This day is the one Renata has been looking forward to the most. She is an artist who has studied art in Chile for many years and is currently pursuing her masters. Most of the coolest exhibits she has studied and seen in her books are housed in the Museum of Modern Art (MoMA). That is where you are going today and the ride there is made even more pleasant when the concierge tells you he has arranged for the complimentary Acura shuttle service to take you both to MoMA’s so that you can avoid the rain. You can’t believe your luck. On the way to the museum Renata confesses that she is excited at the opportunity to see the works she has read about in person. You are excited for her too. You remember when you studied modern writers in college as part of your English Lit degree. You remember The Great Gatsby, A Farewell to Arms, Gertrude Stein. You are happy to see the glee in your cousin’s eyes as she takes in the classic works by Picasso, Dali, and Van Gogh, while introducing you to and teaching you about artists you don’t know anything about, like Cindy Sherman. She occasionally scribbles notes into her book. She is having a great time. She jokingly calls you “viejito,” but she humors you and tells you that you still look young. You are glad she invited you on this trip.

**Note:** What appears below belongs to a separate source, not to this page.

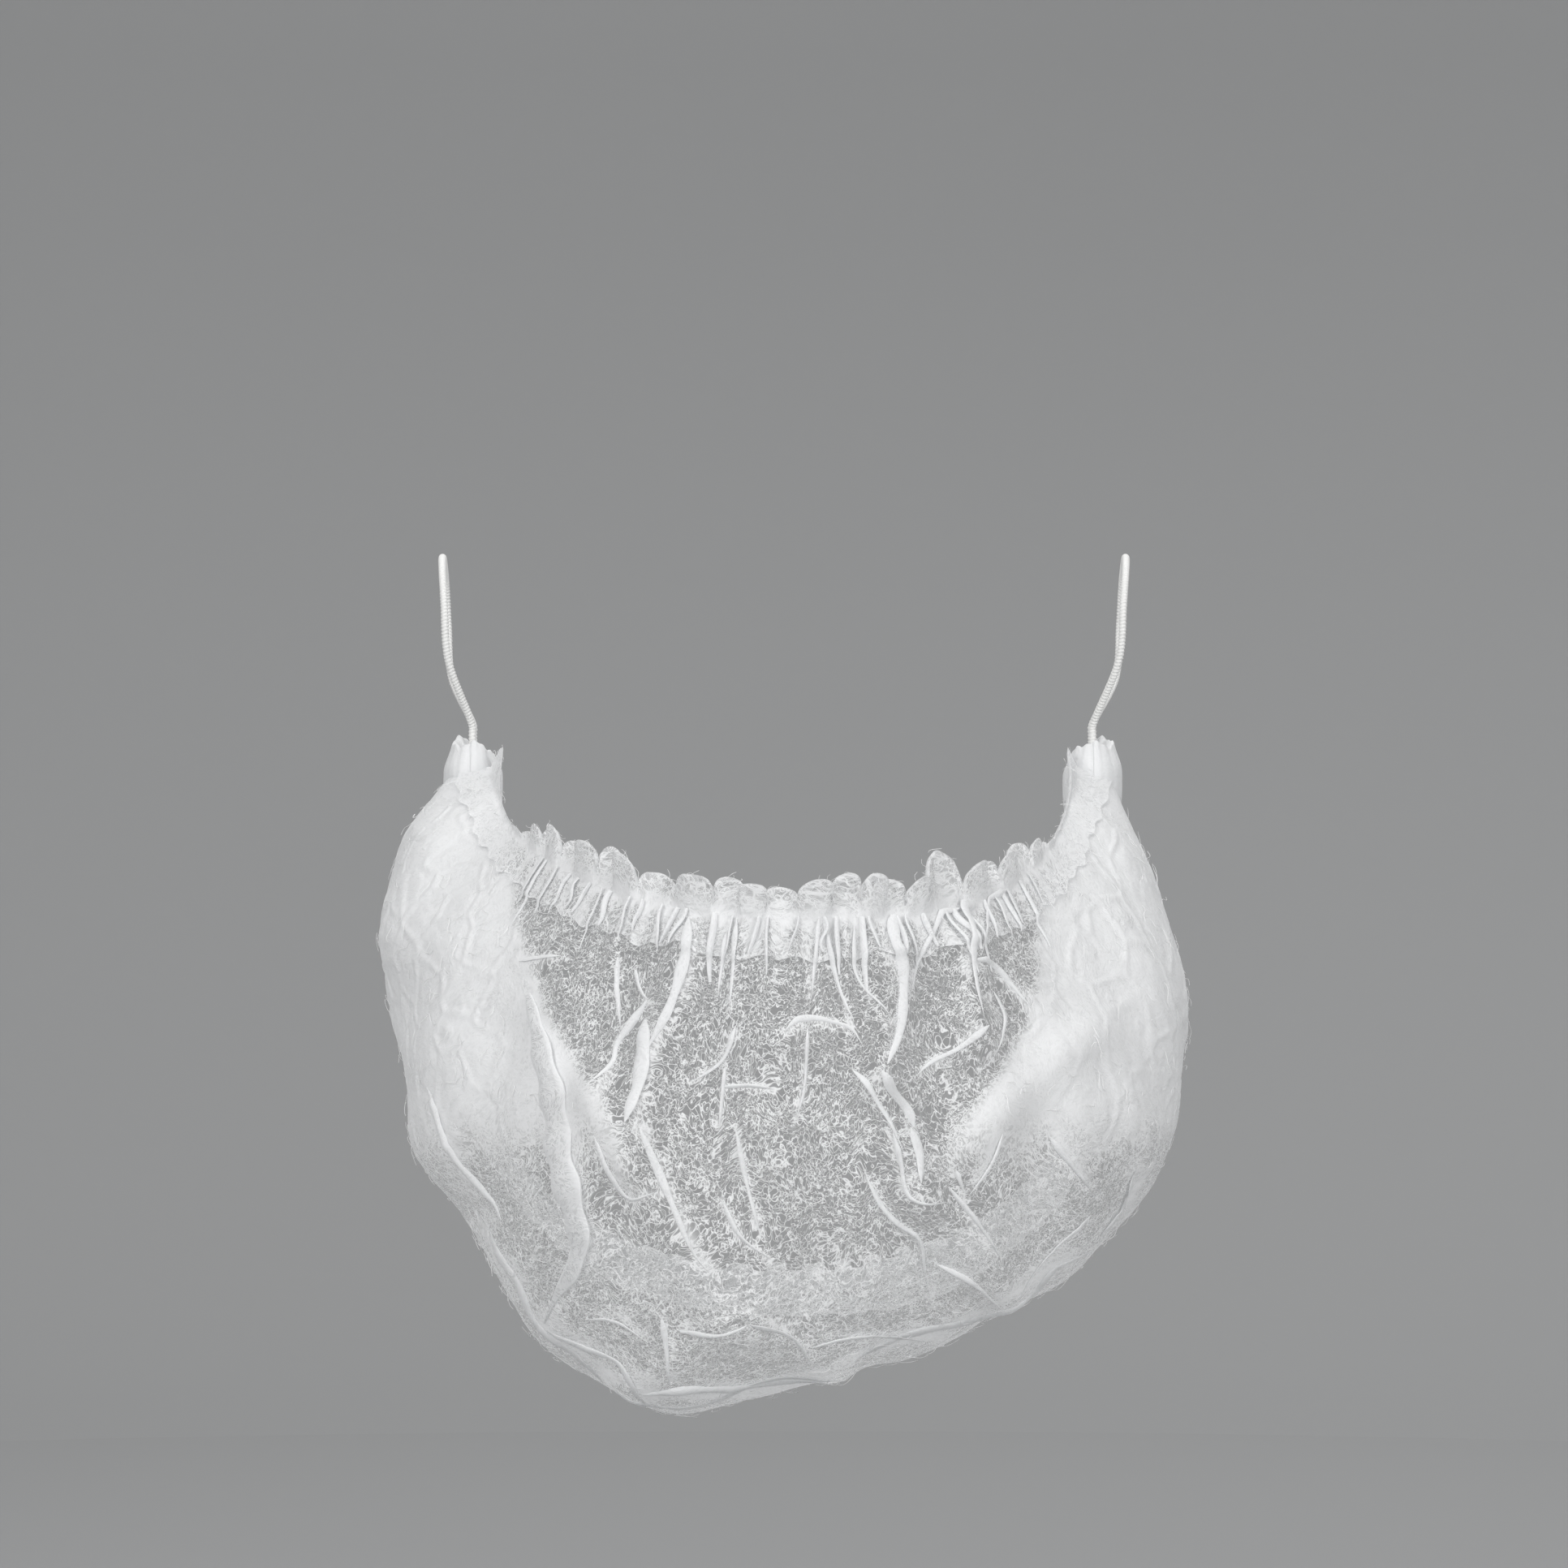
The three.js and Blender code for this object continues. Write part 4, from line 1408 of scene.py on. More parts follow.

The next stop is the Metropolitan. The early morning rain has given way to blue skies (more good luck) and temperatures of 55 degrees, which is practically tropical weather when compared to the first day you arrived (sure, that was only yesterday but it already seems so long ago). The Met is ginormous. Central Park is right next door. It is a beautiful day. These three thoughts enter your head as you walk through the front doors of the Met and see the mass of humanity waiting in line to go through security. You don’t over think this one. It’s a “Blink” moment. You walk out and tell Renata, you know what, “I’m all museum-ed out.” Lets go to the park instead.

It’s a great call. You see way more people running and biking today. You take another hundred pictures. You sit down on a park bench and watch the people. They watch you. You take in the lake, the fountains, the view of the highest buildings on the West side. You call your cousin Andrea. You’ve been texting and keeping tabs on each other all day so that you can meet up and eat at some point. She is busy wrapping up all the details that she needs to complete for a film shoot and preparations for SXSW, where she will be with her fiancé next weekend in Austin to screen their first narrative film, Booster. Life seems exciting for everyone right now. You decide to meet her at Lombardi’s in Soho.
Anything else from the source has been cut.